# Anglo - an ECB problem?



## Firefly (4 Oct 2010)

Isn't Anglo ultimately regulated by the ECB? Why can't the government just tell the EU that this is a European issue and leave them deal with it. Fair enough if we're borrowing to pay the teachers,  that's our problem but surely the banking crisis is a European problem? Thoughts..


----------



## Sunny (4 Oct 2010)

Anglo is an Irish problem that we have inflicted on Europe. They were regulated by us, not the ECB.  And Chris before you start, don't start going down the road of saying it is all the fault of Central Banks!


----------



## Chris (4 Oct 2010)

Sunny said:


> Anglo is an Irish problem that we have inflicted on Europe. They were regulated by us, not the ECB.  And Chris before you start, don't start going down the road of saying it is all the fault of Central Banks!



No, I agree that Anglo is an Irish problem; well at least it was made an Irish problem.
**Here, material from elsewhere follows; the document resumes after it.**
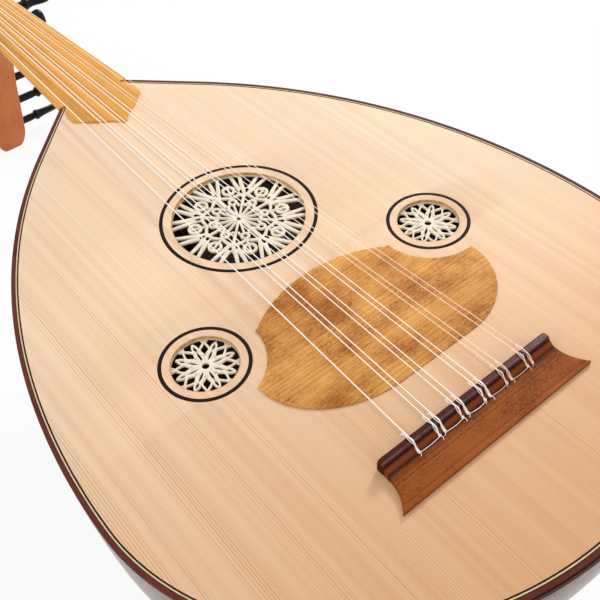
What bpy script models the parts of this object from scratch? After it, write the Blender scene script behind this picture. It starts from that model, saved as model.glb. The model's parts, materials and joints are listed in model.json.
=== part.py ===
"""Turkish oud: a short-necked lute with a staved bowl, three rosettes, a bent-back pegbox and 11 strings.

Metres. X runs across the soundboard with the treble side at +X, Y runs from the tail to the nut,
and Z points out of the soundboard. Lengths are first measured from the joint of neck and body,
with the soundboard's face at Z = 0, and the frame empty then moves the whole oud so that its
bounding box stands on the origin.
"""

import math

import bmesh
import bpy
from mathutils import Vector

# Whole instrument
SCALE_LENGTH = 0.585
NECK_LENGTH = 0.195
BODY_LENGTH = 0.490
CLEARANCE = 0.0003

# Body outline: a straight shoulder, a round flank and an elliptical tail
BODY_HALF_WIDTH = 0.1849
WIDEST_FROM_JOINT = 0.330
SHOULDER_STRAIGHT = 0.059
JOINT_HALF_WIDTH = 0.0295
SHOULDER_STEPS = 3
FLANK_STEPS = 10
TAIL_STEPS = 13

# Bowl
BOWL_DEPTH = 0.188
BOWL_SIDE_BULGE = 0.0002
NECK_SIDE_TUCK = 0.62
TUCK_FADE_LENGTH = 0.080
STAVE_COUNT = 13
STAVE_THICKNESS = 0.003
STAVE_END_HALF_WIDTH = 0.016
NECK_BLOCK_LENGTH = 0.050
NECK_BLOCK_STEPS = 4
TAIL_BLOCK_STEPS = 4
END_CLASP_LENGTH = 0.007
END_CLASP_THICKNESS = 0.0015
END_CLASP_STEPS = 6

# Soundboard, its edge and what lies under it
SOUNDBOARD_THICKNESS = 0.002
BINDING_WIDTH = 0.0023
PURFLING_WIDTH = 0.0018
BRACE_THICKNESS = 0.005
BRACE_HEIGHT = 0.014
BRACE_END_HEIGHT = 0.006
BRACE_SIDE_GAP = 0.0015
BRACE_ROSETTE_GAP = 0.004
UPPER_BRACE_FROM_JOINT = 0.092
BRIDGE_BRACE_GAP = 0.016

# Rosettes
LARGE_ROSETTE_FROM_JOINT = 0.1905
LARGE_ROSETTE_RADIUS = 0.044
SMALL_ROSETTE_FROM_JOINT = 0.2771
SMALL_ROSETTE_OFFSET = 0.0873
SMALL_ROSETTE_RADIUS = 0.0197
ROSETTE_RIM = 0.0045
ROSETTE_THICKNESS = 0.0015
LARGE_RING_RADIUS = 0.052
SMALL_RING_RADIUS = 0.0267
ROUND_STEPS = 48
HUB_STEPS = 10

# Gaps of the lattices, each repeated round the rosette: first turn and step in degrees, then shares
# of the hole's radius. A kite has its inner and outer point, its width and where it is widest;
# a wedge has its inner and outer side and the width of each.
LARGE_HUB_SHARE = 0.06
LARGE_KITES = (
    (0.0, 22.5, 0.11, 0.40, 0.085, 0.65),
    (22.5, 45.0, 0.46, 0.66, 0.13, 0.50),
    (0.0, 45.0, 0.47, 0.60, 0.07, 0.50),
    (22.5, 45.0, 0.71, 0.86, 0.10, 0.50),
    (11.5, 45.0, 0.49, 0.68, 0.075, 0.55),
    (-11.5, 45.0, 0.49, 0.68, 0.075, 0.55),
)
LARGE_WEDGES = (
    (0.0, 45.0, 0.72, 0.97, 0.02, 0.20),
    (13.5, 45.0, 0.74, 0.96, 0.02, 0.10),
    (-13.5, 45.0, 0.74, 0.96, 0.02, 0.10),
)
SMALL_HUB_SHARE = 0.11
SMALL_KITES = (
    (-9.0, 45.0, 0.26, 0.58, 0.09, 0.60),
    (-9.0, 45.0, 0.64, 0.84, 0.08, 0.35),
    (13.5, 45.0, 0.41, 0.79, 0.21, 0.50),
)
SMALL_WEDGES = (
    (2.25, 22.5, 0.71, 0.95, 0.02, 0.20),
)

# Pickguard
PICKGUARD_THICKNESS = 0.0006
PICKGUARD_RING_GAP = 0.0190
PICKGUARD_SHOULDER_X = 0.0505
PICKGUARD_SHOULDER_DROP = 0.0155
PICKGUARD_HOLLOW_GAP = 0.0085
PICKGUARD_LENGTH = 0.0975
PICKGUARD_TREBLE_X = 0.0895
PICKGUARD_TREBLE_ROUND = (0.048, 0.044)
PICKGUARD_BASS_X = 0.0754
PICKGUARD_BASS_ROUND = (0.062, 0.046)
PICKGUARD_STEPS = 7

# Bridge
BRIDGE_HALF_LENGTH = 0.0617
BRIDGE_BAR_WIDTH = 0.0085
BRIDGE_BASE_HEIGHT = 0.0068
BRIDGE_CAP_WIDTH = 0.0052
BRIDGE_CAP_HEIGHT = 0.0020
BRIDGE_CAP_ROUND = 0.0014
BRIDGE_SKIRT_WIDTH = 0.0190
BRIDGE_SKIRT_HEIGHT = 0.0040
BRIDGE_SKIRT_EDGE = 0.0024
BRIDGE_SKIRT_FLARE = 0.0082
BRIDGE_FLARE_POWER = 2.2
BRIDGE_SKIRT_STEPS = 6

# Neck, fingerboard and nut
NUT_HALF_WIDTH = 0.0210
NUT_THICKNESS = 0.005
NUT_HEIGHT = 0.0018
FINGERBOARD_HEIGHT = 0.0013
TONGUE_THICKNESS = 0.0010
TONGUE_LENGTH = 0.0505
TONGUE_CORNER = 0.0235
TONGUE_ROOT_HALF_WIDTH = 0.0235
NECK_STEPS = 4
SECTION_STEPS = 26

# Pegbox: it leaves the neck at a slant and bends further back towards its tip
PEGBOX_LENGTH = 0.1955
PEGBOX_START_TILT = math.radians(36)
PEGBOX_END_TILT = math.radians(15)
PEGBOX_TIP_HALF_WIDTH = 0.0168
PEGBOX_NARROWING_POWER = 1.8
PEGBOX_MOUTH_DEPTH = 0.0230
PEGBOX_DEEPEST = 0.0330
PEGBOX_DEEPEST_AT = 0.055
PEGBOX_TIP_DEPTH = 0.0235
PEGBOX_BACK_THICKNESS = 0.0035
CHEEK_THICKNESS = 0.0050
CHEEK_MOUTH_THICKNESS = 0.0016
CHEEK_TAPER_LENGTH = 0.060
TIP_BLOCK_LENGTH = 0.0115
TIP_ROUND_LENGTH = 0.0240
TIP_ROUND_WIDTH = 0.0045
TIP_STEPS = 10
TIP_TURN_SHARE = 0.98
PEGBOX_STEPS = 20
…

It originally was a bond holder and investor problem, that was transferred to the Irish state. Whether it will be taken on by Europe is to be seen.
NB: My gripe with central banks is that they are at the root of the overall banking/credit crisis, not the problems of individual banks.


----------



## aristotle (4 Oct 2010)

Yes I agree although I would add in the financial regulator into that blame. They both have the ultimate responsibility over the banks.

The individual banks and people like Sean Fitzpatrick etc were playing within the rules.

However, having said that do you think we would have responded well to the regulators or central bank coming in and stopping the party during the celtic tiger?


----------



## Chris (5 Oct 2010)

aristotle said:


> However, having said that do you think we would have responded well to the regulators or central bank coming in and stopping the party during the celtic tiger?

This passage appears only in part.